I say let it rain, I'll work some other time. ;)

Andy
 
And here we have exhibit A: proving that the north man is a moron...:msp_sad:

This is what happens when you toss yer little saw in the back of the skidder and don't pay any attention to the fact its hanging out of the arse end...

aaaaaahhhhh! I have done the exact same thing. jus need a new tank, they easy to change. I built a wood box bolted to the skidder to prevent this.
 
And here we have exhibit A: proving that the north man is a moron...:msp_sad:

This is what happens when you toss yer little saw in the back of the skidder and don't pay any attention to the fact its hanging out of the arse end...


Looks like a little duck tape could fix it. They have different colors and patterns so your saw could reflect your personality. For instance, Old Sparkless has a strip of flames on it.
 
hmmm watching cable...splicing cable...I'll choose splice. we cancelled our cable and still can't find the time for all the side projects I have on my "to do" list. If I had cable it would be hopeless!
 
We turned cable tv box in on Monday, told them we wanted to keep the internet, paid the adjusted bill and left.
A simple deal right? Tuesday morning a tech comes by, climbs the pole, no internet. I go to the office where some pinhead tries to tell me that the next appointment would be Wednesday afternoon. It got loud in there. An hour later a tech comes by, climbs the pole, tells me all is well. I tell him, it isn't working. This pinhead tells me the modem is shot, so back to the office for a new one. Back home, big surprise, no worky. Another trip to the office, where it got loud again. An hour later, a tech climbs the pole, same result, he checks the line to the house, checks the line in the house, installs yet another new modem, makes several cell calls. Still nothing. He climbs the pole, then the pole on the other side of the street, then back to the first pole. He replaces a line that was new back last September and ping, the 'net is back. An hour later, Charter calls wanting to know how things went....
LMAO!!!
 
We turned cable tv box in on Monday, told them we wanted to keep the internet, paid the adjusted bill and left.
A simple deal right? Tuesday morning a tech comes by, climbs the pole, no internet. I go to the office where some pinhead tries to tell me that the next appointment would be Wednesday afternoon. It got loud in there. An hour later a tech comes by, climbs the pole, tells me all is well. I tell him, it isn't working. This pinhead tells me the modem is shot, so back to the office for a new one. Back home, big surprise, no worky. Another trip to the office, where it got loud again. An hour later, a tech climbs the pole, same result, he checks the line to the house, checks the line in the house, installs yet another new modem, makes several cell calls. Still nothing.
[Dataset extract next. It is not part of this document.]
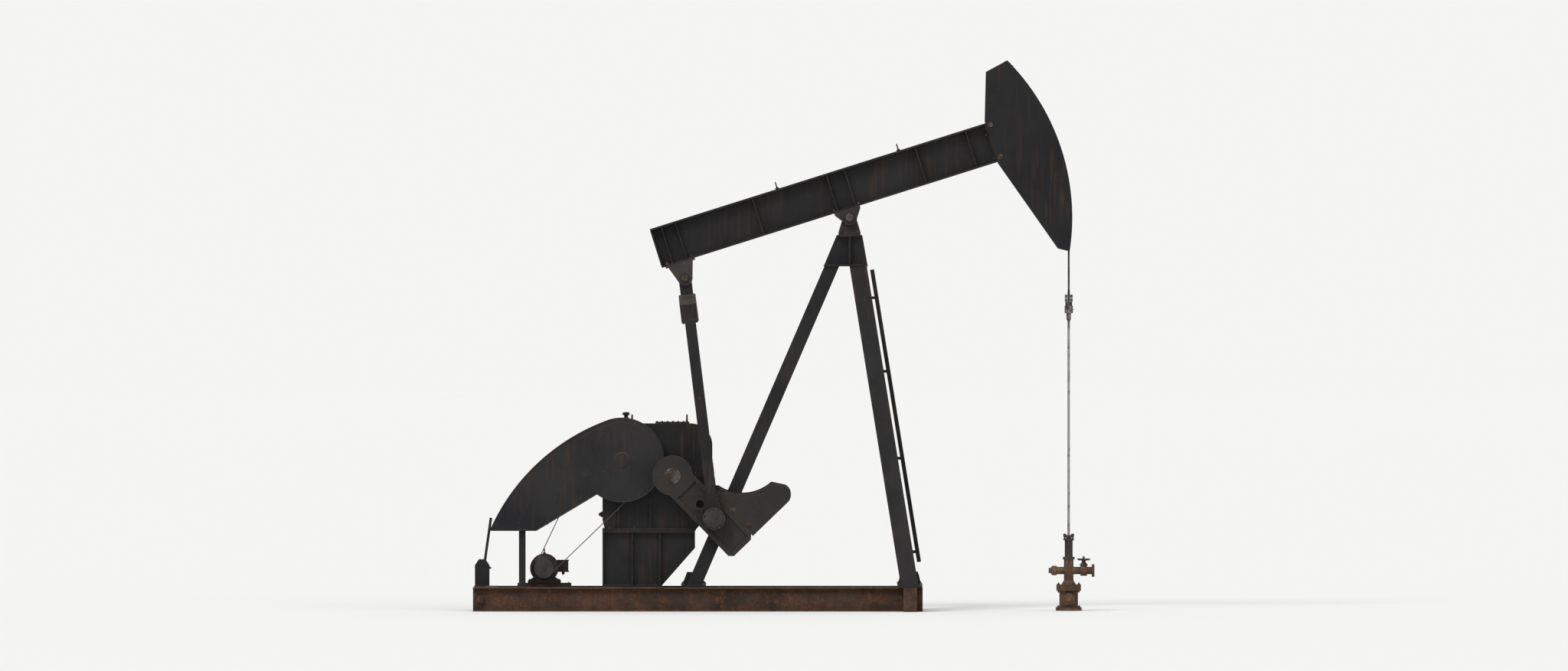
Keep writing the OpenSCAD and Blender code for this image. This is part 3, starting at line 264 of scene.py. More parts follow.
def wire_rope(path, radius, strands, lay, sides=18):
    """A wire rope in an upright plane: the radius R (0.9 + 0.1 cos n(t - 2 pi s / lay)) at the length s and
    the angle t, so that n strands wind along it and their crowns reach R."""
    ahead = unit_rows(np.gradient(path, axis=0))
    side = np.broadcast_to(np.array(LEFT, float), path.shape)
    turn = strands * (round_angles(sides)[None, :] - 2 * math.pi * lengths(path)[:, None] / lay)
    return swept(path, radius * (0.9 + 0.1 * np.cos(turn)), side, np.cross(side, ahead))


def joined(shapes):
    """Several shapes as one."""
    points, quads, caps, start = [], [], [], 0
    for v, q, c in shapes:
        points.append(v)
        quads.append(q + start)
        caps += [[i + start for i in cap] for cap in c]
        start += len(v)
    return np.concatenate(points), np.concatenate(quads), caps


def copies(shape, at, axis):
    """The shape at each of the points, its third axis along the direction: place + x side + y up + z axis."""
    v, q, c = shape
    at = np.atleast_2d(np.asarray(at, float))
    z = unit_rows(np.broadcast_to(np.asarray(axis, float), at.shape))
    x = unit_rows(np.cross(np.where(np.abs(z[:, 2:3]) > 0.9, np.array([AHEAD]), np.array([UP])), z))
    y = np.cross(z, x)
    points = at[:, None] + v[:, :1] * x[:, None] + v[:, 1:2] * y[:, None] + v[:, 2:] * z[:, None]
    starts = np.arange(len(at)) * len(v)
    caps = [[i + start for i in cap] for start in starts.tolist() for cap in c]
    return points.reshape(-1, 3), (q[None] + starts[:, None, None]).reshape(-1, 4), caps


def placed(shape, where):
    """The shape carried from a frame's own axes into the frame of the solids."""
    origin, axes = where
    return shape[0] @ axes + origin, shape[1], shape[2]


def mirrored(shape):
    """The shape and its copy on the other side of the middle plane."""
    return joined([shape, (shape[0] * np.array([1, -1, 1.0]), shape[1], shape[2])])


def pressed(shape, share, top):
    """The shape with its heights times the share, and cut off at the top."""
    v, q, c = shape
    return np.column_stack([v[:, :2], np.clip(v[:, 2] * share, 0, top)]), q, c


def hex_bolt(r, proud=1.5):
    """A hexagon nut on a washer with the stud's end: a turned shape of eight levels, two of them hexagons."""
    levels = [(1.30, 0), (1.30, 0.16), (1.0, 0.16), (1.0, 0.80), (0.86, 0.92), (0.46, 0.92),
              (0.46, proud - 0.1), (0.36, proud)]
    return lathe([(a * r, b * r) for a, b in levels], 12, [0, 0, 1, 1, 0, 0, 0, 0])


def eye(r):
    """A lifting eye: a collar with an upright ring."""
    collar = lathe([(1.2 * r, 0), (1.2 * r, 0.5 * r), (0.7 * r, 0.9 * r), (0.5 * r, 1.2 * r)], 20)
    v, q, c = torus(1.6 * r, 0.42 * r, 28, 8)
    return joined([collar, (np.column_stack([v[:, 0], v[:, 2], v[:, 1] + 2.5 * r]), q, c)])


def make_piece(name, shapes, where, body, material, smooth=False):
    """Puts shapes, given in a frame's axes, into one mesh object. It rides on the body, if there is one."""
    v, q, caps = placed(joined(shapes), where)
    mesh = bpy.data.meshes.new(name)
    mesh.from_pydata(v.tolist(), [], q.tolist() + caps)
    bm = bmesh.new()
    bm.from_mesh(mesh)
    bmesh.ops.remove_doubles(bm, verts=bm.verts, dist=1e-6)
    bmesh.ops.recalc_face_normals(bm, faces=bm.faces)
    bm.to_mesh(mesh)
    bm.free()
    mesh.polygons.foreach_set("use_smooth", np.full(len(mesh.polygons), smooth))
    piece = bpy.data.objects.new(name, mesh)
    bpy.context.scene.collection.objects.link(piece)
    mesh.materials.append(bpy.data.materials[material])
    if body:
        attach(piece, body)
    return piece


# Shader nodes


def feed(tree, value, socket):
    """Sets a socket to a number or a colour, or links it to another node's result."""
    if isinstance(value, (int, float, tuple)):
        socket.default_value = value
    else:
        tree.links.new(value, socket)


def maths(tree, operation, a, b=None, clamp=False):
    """A maths node; gives its result."""
    node = tree.nodes.new("ShaderNodeMath")
    node.operation, node.use_clamp = operation, clamp
    feed(tree, a, node.inputs[0])
    if b is not None:
        feed(tree, b, node.inputs[1])
    return node.outputs[0]


def times(tree, a, b, clamp=False):
    """The product of two values."""
    return maths(tree, "MULTIPLY", a, b, clamp)


def plus(tree, a, b, clamp=False):
    """The sum of two values."""
    return maths(tree, "ADD", a, b, clamp)


def ramp(tree, value, low, high, to_low=0.0, to_high=1.0):
    """A smooth step of the value between low and high."""
    node = tree.nodes.new("ShaderNodeMapRange")
    node.interpolation_type = "SMOOTHSTEP"
    limits = {"Value": value, "From Min": low, "From Max": high, "To Min": to_low, "To Max": to_high}
    for name, given in limits.items():
        feed(tree, given, node.inputs[name])
    return node.outputs["Result"]


def mixed(tree, share, a, b):
    """A blend of two colours by a share."""
    node = tree.nodes.new("ShaderNodeMix")
    node.data_type = "RGBA"
    for socket, value in ((node.inputs[0], share), (node.inputs[6], a), (node.inputs[7], b)):
        feed(tree, value, socket)
    return node.outputs[2]


def noise(tree, vector, scale, detail=4.0, rough=0.6):
    """Noise at a scale on the given coordinates."""
    node = tree.nodes.new("ShaderNodeTexNoise")
    for name, value in (("Vector", vector), ("Scale", scale), ("Detail", detail), ("Roughness", rough)):
        feed(tree, value, node.inputs[name])
    return node.outputs["Fac"]


def coordinates(tree, kind="Object"):
    """The surface's coordinates of a kind."""
    return tree.nodes.new("ShaderNodeTexCoord").outputs[kind]


def upward_part(tree, vector):
    """The Z of a vector."""
    parts = tree.nodes.new("ShaderNodeSeparateXYZ")
    tree.links.new(vector, parts.inputs[0])
    return parts.outputs["Z"]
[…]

He climbs the pole, then the pole on the other side of the street, then back to the first pole. He replaces a line that was new back last September and ping, the 'net is back. An hour later, Charter calls wanting to know how things went....
LMAO!!!

At least you have "an office" to deal with. We have to call a location somewhere in the world, listen to bad music with a voice telling us how important our call is for what seems like years, then they tell a lie. In spite of all that, sometimes the tech guy will show up and he apologizes and fixes things.
 
All that pole climbing ...? They're lookin to charge ya for somethin. Our local office gave us the runaround for six months. I kept tryin to tell 'em, we just want Internet...they couldn't get a guy out or we need a NEW modem or... Finally just called century link. I think maybe as far as the cable companies are concerned there's just no $ in Internet only accounts, so they all but push us out the door...whatev! Screw em ... I'll watch all those shows nxt year on Netflix.
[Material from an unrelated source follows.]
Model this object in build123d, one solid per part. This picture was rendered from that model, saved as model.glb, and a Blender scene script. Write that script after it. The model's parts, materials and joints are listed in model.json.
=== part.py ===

Same thing though... It got a bit loud in our local cable office when I was in there too??!! No, I'm not cuttin a check today! Sorry.
 
No wonder I've been feeling like I was getting punched in the chest all day for the last couple of weeks -- I forgot that I stuck the tach in my radio harness one day when I was pocket-challenged! Took the tach out and now the harness feels like it's not even there. D'OH!
 
tried out my spring boards todayView attachment 305111 they worked excellently.


Same tree, back it up stuff a wedge or two, then three or four... grand total 10, yes 10 wedges one tree. Had to go back to the crummy and get more... 2 hours later... I'm limbing up said tree almost to the end and she starts to roll on me, I'm 10' in the air at this point... only option is to run the length back to solidish ground... only rolls about 3/4 of a turn but did manage to suck my log tape under it in the process... But more importantly my fat arse managed to stay on top of it without dropping my saw!:chainsaw:

By this time its 12:45, and thanks to Mr burn ban I'm supposed to shut down at 1... just leaves more felling for tomorrow...
 
Probably the same it is here...don't be lighting any farts or the whole place will go up.